There are drain plugs on each final drive recessed in the lowest point on the final casing. The plug is about 1 1/2" in diameter and has a square concave hole that accomodates a 1/2" drive ratchet for removal and installation. Draining the finals is a messy job... your drain pan must fit between the underside of the inside pads and the final housing cover.
Joel,
From what I went through on my 9U it could be either or both. You could have a sprocket loose on the hub, you could have bearings needing tightening up, and/or you could have a leaking seal.
The RH side was pouring oil on mine until I tightened up the loose bearings, and now the RH side barely weeps any oil. I figured I should also check the LH bearings and they didn't have much slack in them, but now the LH side leaks......😕
Jack it up in the back and put a BIG bar in between the sprocket spokes and the trackframe and see if you can move the sprocket any.
dd
Thanks Dirt dog. I was reading all that you went through. Now I'm scared!! 😮
Hang with it. This tractor is one of many old pieces of machinery I have owned, and one of the few of those that I think is worth the time and money to repair and rebuild as needed. 😊
dd
deltakj,
there are no drain plugs on the bottom of the final cases. It looks as though it has dragged bottom lots of times however. Do you think it is possible that they have been broken off and polished smooth by dragging bottom many times over the years? Has anyone seen anything like this? Thanks.
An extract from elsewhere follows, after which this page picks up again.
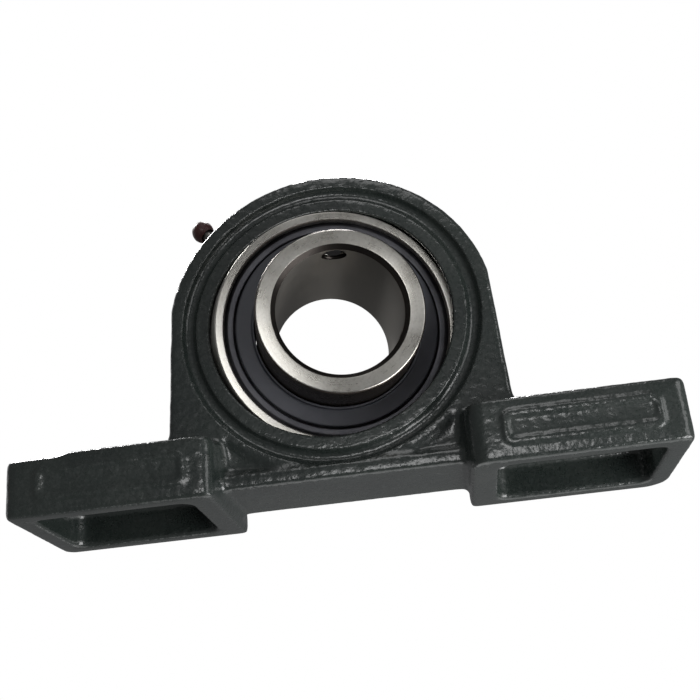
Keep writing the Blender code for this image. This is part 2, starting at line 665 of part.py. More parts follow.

you should have a plug at bottom cover final drive --part number 3b551
do you have a picture of it? All my operation and maintenance manual has is an arrow pointing under the final drive. Thanks.
If you can't see it on the bottom of the final drive, I would go the easy route and get a suction gun and suck it out the fill plug instead of trying to get the plug out.
The plug should sit in a recess in the casting so it is partially protected from scrubbing over rocks etc. They can be hard to get out anyway even if you can get a breaker bar or ratchet deep enough into the socket to break it free. I've never seen the reason such plugs are tightened "to the death". I guess everyone is just making sure it doesn't fall out.
You could take a side grinder and grind away the smeared metal at the lowest part of the final casing and find the plug. then you would likely have to drill it and use an extracter (easy out) to attempt to get it out. A replacement plug would sit "proud" of the worn away surface and be especially succeptable to future impacts and scrubs.